U.S. Regulators Intensify Scrutiny Of Cryptocurrency Market Amid Rapid Expansion

In recent months, U.S. regulators have significantly increased their oversight of the cryptocurrency market, responding to its rapid growth and the involvement of major financial institutions. The Securities and Exchange Commission and the Financial Industry Regulatory Authority are investigating unusual stock price movements in companies prior to their announcements of cryptocurrency-related treasury strategies. This probe aims to identify potential insider trading and violations related to the selective disclosure of material nonpublic information. Over 200 companies that have announced plans to invest in cryptocurrencies in 2025 have been contacted as part of this investigation. The SEC has also issued warnings to firms about possible breaches of disclosure rules.

The Federal Deposit Insurance Corporation has also revised its stance on banks' involvement in cryptocurrency activities. Previously, banks required prior approval to engage in such activities; however, the FDIC now allows banks to hold digital currency assets or partner with industry companies without prior approval. This policy shift marks a significant change from the cautious approach adopted two years ago. FDIC acting chairman, Travis Hill, emphasized the move away from the previous, flawed approach. This change comes after a joint warning issued in January 2023 by the Federal Reserve, FDIC, and the Office of the Comptroller of the Currency following the crash of the Terra stablecoin and FTX's downfall.

In the private sector, significant developments are underway. Trump Media & Technology Group and Crypto.com have announced the formation of a new company, Trump Media Group CRO Strategy, aimed at investing in the cryptocurrency Cronos. The venture will go public through a SPAC merger with Yorkville Acquisition Corp and be listed on the Nasdaq under the "MCGA" symbol. This move strengthens U.S. President Donald Trump's connection to the crypto sector, boosted by favorable industry regulations under his administration. Following the news, the Cronos token surged nearly 30%, Trump Media’s stock rose 5.2%, while Yorkville's dropped slightly. The new firm will be funded with $1 billion in Cronos tokens, $200 million in cash, $220 million in warrants, and a $5 billion equity line from a Yorkville affiliate. Trump Media committed to buying $105 million in Cronos, and Crypto.com agreed to purchase $50 million of Trump Media stock.
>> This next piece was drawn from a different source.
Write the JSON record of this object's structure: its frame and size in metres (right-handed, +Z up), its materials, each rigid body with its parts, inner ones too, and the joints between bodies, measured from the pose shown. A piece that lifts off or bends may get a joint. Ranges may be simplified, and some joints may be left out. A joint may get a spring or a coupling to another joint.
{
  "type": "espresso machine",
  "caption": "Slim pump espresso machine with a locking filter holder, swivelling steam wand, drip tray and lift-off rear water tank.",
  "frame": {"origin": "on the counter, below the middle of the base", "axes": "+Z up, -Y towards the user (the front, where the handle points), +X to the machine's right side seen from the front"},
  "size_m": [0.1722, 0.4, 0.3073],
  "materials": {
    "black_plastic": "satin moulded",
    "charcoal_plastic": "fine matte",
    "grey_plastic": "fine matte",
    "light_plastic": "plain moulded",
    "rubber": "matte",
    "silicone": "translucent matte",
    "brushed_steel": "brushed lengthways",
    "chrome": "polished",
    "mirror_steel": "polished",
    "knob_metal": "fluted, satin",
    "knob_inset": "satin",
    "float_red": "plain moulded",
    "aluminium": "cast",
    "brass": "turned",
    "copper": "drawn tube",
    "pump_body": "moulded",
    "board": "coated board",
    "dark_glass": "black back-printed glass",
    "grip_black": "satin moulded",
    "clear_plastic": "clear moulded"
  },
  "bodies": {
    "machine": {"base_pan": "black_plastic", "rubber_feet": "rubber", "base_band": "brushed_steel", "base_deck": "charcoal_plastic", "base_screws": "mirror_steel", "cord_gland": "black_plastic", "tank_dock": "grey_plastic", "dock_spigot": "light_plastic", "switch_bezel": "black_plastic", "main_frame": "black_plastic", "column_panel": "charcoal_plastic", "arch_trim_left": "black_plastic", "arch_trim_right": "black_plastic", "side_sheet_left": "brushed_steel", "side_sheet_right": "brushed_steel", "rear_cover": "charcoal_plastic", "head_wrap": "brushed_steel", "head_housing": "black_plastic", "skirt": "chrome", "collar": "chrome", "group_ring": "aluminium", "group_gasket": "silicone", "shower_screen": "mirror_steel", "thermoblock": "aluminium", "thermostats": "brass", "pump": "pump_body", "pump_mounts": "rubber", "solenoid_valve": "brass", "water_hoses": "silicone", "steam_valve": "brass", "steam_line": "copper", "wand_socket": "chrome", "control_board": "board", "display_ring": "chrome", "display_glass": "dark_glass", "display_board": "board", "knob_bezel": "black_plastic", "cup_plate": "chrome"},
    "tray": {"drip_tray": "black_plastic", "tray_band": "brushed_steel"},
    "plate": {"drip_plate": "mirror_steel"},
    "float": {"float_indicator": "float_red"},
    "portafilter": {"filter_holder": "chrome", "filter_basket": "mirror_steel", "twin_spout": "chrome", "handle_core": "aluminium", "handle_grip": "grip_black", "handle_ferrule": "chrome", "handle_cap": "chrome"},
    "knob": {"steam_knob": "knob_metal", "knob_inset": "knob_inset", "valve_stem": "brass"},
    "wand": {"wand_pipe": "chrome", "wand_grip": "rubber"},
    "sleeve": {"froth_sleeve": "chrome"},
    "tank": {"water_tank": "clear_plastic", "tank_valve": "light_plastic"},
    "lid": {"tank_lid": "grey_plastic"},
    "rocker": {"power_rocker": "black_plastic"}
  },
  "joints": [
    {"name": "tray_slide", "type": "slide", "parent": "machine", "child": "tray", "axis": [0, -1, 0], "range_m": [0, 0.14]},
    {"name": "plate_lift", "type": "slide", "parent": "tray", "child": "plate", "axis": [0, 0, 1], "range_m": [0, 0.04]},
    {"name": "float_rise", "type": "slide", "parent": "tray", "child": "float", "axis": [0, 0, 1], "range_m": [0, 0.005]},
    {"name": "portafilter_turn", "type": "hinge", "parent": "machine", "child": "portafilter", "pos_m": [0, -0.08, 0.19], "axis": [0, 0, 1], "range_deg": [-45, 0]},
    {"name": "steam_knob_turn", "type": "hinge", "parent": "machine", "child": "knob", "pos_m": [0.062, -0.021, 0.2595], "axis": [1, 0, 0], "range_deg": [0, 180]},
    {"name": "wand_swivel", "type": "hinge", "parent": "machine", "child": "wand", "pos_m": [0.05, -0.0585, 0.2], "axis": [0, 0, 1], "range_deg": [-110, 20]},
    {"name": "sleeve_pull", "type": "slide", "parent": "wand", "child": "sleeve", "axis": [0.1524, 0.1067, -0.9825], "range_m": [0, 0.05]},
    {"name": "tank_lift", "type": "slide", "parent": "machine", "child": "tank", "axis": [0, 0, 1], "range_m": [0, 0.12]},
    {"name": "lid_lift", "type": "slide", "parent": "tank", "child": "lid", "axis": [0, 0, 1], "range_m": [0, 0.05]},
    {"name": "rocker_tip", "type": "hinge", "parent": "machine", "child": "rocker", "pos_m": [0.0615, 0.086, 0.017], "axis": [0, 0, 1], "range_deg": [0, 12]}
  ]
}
This partnership advances previous collaborations, including exchange-traded funds under the Truth.Fi brand.

Additionally, President Donald Trump's cryptocurrency endeavors are expanding with the launch of a new dollar-backed stablecoin through World Liberty Financial and the introduction of investment funds for digital assets in collaboration with Trump's Truth Social parent company, Trump Media & Technology Group Corp . Announced on Tuesday, the stablecoin will be pegged at a 1-to-1 ratio with the U.S. dollar, aiming to facilitate seamless and secure cross-border transactions. Additionally, TMTG plans to release themed exchange-traded funds later this year in partnership with Crypto.com. As critics voice concerns about the appropriateness of a public office holder engaging in such financial ventures, Trump continues to promote these projects and aims to make the U.S. a leading hub for cryptocurrency.
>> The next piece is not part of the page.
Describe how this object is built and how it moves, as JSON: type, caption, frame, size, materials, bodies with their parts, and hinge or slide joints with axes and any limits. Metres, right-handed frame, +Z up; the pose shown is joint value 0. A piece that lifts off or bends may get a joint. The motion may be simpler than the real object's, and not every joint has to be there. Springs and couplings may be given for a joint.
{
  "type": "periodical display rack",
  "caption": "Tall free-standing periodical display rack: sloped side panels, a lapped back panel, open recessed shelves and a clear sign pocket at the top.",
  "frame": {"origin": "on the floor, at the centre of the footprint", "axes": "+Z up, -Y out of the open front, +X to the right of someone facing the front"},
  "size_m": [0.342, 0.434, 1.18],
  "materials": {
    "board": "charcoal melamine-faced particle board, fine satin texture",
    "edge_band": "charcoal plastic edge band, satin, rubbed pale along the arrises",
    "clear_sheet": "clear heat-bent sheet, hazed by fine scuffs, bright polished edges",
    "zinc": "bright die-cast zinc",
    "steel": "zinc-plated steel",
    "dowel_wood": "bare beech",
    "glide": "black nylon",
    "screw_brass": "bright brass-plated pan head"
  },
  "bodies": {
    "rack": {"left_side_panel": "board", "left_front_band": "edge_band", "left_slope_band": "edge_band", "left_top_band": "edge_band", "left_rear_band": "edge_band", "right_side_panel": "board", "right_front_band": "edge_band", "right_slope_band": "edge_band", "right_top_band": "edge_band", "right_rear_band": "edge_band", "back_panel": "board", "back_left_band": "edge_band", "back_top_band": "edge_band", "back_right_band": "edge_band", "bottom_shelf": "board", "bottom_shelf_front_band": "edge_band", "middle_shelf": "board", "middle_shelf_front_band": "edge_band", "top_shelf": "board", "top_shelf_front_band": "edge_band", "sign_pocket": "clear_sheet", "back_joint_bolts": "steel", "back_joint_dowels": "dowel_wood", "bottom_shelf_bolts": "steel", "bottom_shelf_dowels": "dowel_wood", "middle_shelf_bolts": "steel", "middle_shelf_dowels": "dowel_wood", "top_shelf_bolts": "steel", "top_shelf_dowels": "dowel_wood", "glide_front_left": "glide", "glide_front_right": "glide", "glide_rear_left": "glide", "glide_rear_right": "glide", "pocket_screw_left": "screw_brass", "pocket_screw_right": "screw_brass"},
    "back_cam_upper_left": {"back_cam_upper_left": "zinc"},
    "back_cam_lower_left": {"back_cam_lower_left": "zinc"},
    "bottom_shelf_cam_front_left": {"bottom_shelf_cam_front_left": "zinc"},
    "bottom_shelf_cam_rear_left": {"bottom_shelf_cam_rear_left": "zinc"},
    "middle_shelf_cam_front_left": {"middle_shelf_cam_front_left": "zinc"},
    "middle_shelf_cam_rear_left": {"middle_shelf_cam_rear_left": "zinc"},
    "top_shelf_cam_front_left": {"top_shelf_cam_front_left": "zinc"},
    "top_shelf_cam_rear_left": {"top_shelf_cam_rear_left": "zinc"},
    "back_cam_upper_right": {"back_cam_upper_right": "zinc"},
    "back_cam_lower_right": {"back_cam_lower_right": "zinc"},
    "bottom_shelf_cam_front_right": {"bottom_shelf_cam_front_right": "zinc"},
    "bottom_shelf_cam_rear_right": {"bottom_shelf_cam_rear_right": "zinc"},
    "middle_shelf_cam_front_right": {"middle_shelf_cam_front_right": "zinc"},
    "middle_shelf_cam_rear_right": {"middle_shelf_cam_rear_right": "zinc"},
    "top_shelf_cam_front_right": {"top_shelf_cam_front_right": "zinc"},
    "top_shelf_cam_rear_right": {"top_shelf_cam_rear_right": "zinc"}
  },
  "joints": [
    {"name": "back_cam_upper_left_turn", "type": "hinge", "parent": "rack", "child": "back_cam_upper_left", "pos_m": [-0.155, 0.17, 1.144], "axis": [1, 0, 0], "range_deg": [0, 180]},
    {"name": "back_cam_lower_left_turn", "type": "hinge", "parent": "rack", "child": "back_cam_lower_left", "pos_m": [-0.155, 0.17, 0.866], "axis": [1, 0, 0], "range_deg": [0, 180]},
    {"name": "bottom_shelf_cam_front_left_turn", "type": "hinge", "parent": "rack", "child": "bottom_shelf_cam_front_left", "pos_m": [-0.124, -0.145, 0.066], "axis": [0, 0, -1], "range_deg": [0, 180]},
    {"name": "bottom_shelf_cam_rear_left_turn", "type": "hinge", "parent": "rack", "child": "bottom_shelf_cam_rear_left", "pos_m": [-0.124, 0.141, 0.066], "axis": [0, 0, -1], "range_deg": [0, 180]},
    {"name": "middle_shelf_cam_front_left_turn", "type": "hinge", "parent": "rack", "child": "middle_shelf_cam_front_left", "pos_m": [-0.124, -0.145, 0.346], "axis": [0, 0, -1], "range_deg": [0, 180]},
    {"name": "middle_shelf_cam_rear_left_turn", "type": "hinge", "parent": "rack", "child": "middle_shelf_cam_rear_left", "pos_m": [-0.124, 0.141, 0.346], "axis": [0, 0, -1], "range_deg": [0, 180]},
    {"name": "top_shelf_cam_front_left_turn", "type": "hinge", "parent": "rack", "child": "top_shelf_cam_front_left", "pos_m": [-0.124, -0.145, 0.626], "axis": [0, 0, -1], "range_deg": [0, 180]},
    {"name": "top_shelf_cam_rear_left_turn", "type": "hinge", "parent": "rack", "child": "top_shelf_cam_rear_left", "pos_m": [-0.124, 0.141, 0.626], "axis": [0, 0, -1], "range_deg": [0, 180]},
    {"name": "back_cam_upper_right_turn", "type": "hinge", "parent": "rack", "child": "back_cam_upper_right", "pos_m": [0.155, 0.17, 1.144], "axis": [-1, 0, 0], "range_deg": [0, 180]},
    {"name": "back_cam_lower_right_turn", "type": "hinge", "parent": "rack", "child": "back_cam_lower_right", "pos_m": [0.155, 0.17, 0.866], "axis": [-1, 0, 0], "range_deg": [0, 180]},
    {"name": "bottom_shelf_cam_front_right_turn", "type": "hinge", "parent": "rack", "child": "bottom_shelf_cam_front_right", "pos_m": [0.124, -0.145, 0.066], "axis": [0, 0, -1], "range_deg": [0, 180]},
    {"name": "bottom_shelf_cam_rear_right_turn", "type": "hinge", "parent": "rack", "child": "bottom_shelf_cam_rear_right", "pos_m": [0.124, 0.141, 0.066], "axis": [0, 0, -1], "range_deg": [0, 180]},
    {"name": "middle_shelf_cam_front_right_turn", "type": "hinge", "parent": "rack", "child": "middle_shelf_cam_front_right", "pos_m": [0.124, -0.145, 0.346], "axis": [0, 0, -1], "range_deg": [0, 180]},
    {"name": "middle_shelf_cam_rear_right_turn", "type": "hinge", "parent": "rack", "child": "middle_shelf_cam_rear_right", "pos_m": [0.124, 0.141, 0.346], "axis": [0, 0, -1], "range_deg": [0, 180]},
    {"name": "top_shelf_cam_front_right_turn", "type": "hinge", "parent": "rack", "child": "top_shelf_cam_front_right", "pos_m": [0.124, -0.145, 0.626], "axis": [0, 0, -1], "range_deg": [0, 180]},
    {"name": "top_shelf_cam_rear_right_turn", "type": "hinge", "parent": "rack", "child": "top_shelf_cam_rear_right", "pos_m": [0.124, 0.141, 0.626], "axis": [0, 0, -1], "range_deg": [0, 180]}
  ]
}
These developments underscore the growing integration of cryptocurrency into mainstream financial systems and the increasing involvement of both public and private sectors in the digital asset space. As the market continues to evolve, regulatory bodies are likely to implement further measures to ensure transparency and protect investors. The collaboration between major financial entities and cryptocurrency firms indicates a trend toward greater acceptance and adoption of digital assets in traditional financial markets.